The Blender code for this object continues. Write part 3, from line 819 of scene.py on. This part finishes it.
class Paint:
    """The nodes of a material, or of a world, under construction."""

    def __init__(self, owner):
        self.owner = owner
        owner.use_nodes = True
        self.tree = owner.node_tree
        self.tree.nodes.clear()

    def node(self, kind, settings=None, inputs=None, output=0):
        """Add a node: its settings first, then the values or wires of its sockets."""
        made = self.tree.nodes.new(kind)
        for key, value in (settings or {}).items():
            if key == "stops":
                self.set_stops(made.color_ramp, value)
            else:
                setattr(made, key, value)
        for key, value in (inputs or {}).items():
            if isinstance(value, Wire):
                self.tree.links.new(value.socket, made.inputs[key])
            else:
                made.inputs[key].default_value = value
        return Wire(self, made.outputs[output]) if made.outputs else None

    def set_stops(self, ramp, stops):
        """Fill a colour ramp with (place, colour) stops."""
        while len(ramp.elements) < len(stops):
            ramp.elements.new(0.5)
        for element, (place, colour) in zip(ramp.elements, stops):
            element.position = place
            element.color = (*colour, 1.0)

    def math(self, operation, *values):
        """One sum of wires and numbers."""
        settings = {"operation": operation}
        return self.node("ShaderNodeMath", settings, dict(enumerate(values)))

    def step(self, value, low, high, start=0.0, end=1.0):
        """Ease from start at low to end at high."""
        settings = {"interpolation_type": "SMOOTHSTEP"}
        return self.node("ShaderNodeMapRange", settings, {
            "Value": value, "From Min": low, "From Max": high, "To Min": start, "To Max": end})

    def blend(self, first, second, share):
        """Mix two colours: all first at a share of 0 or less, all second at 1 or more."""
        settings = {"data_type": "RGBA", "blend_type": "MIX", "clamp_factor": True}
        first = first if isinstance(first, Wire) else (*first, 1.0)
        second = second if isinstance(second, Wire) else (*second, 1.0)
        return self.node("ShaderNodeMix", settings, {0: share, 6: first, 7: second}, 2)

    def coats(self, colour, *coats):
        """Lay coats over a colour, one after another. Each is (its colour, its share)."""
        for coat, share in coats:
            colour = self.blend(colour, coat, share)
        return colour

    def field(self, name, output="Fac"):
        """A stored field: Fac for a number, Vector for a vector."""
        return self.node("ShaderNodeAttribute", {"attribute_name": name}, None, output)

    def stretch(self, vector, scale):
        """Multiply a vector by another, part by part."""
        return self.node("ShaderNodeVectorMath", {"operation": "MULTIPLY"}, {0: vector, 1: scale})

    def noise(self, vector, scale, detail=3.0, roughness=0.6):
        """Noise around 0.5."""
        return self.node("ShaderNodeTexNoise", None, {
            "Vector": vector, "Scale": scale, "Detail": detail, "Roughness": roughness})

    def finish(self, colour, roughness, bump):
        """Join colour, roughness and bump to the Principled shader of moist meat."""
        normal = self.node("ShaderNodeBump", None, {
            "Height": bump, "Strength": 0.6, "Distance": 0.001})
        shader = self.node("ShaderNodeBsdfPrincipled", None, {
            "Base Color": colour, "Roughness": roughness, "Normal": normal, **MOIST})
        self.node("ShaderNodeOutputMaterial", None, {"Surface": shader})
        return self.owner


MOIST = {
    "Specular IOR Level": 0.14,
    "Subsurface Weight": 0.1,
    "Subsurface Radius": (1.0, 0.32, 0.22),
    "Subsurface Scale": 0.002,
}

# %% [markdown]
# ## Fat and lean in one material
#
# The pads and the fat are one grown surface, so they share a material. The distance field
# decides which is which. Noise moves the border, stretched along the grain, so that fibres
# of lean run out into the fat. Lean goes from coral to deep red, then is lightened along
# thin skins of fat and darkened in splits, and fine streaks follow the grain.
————
_TASK OBJECTIVE_
Where a line of the data holds "part", show that line.

_RESULT FOR THIS EXERCISE_
The Blender code for this object continues. Write part 3, from line 819 of scene.py on. This part finishes it.
        """Multiply a vector by another, part by part."""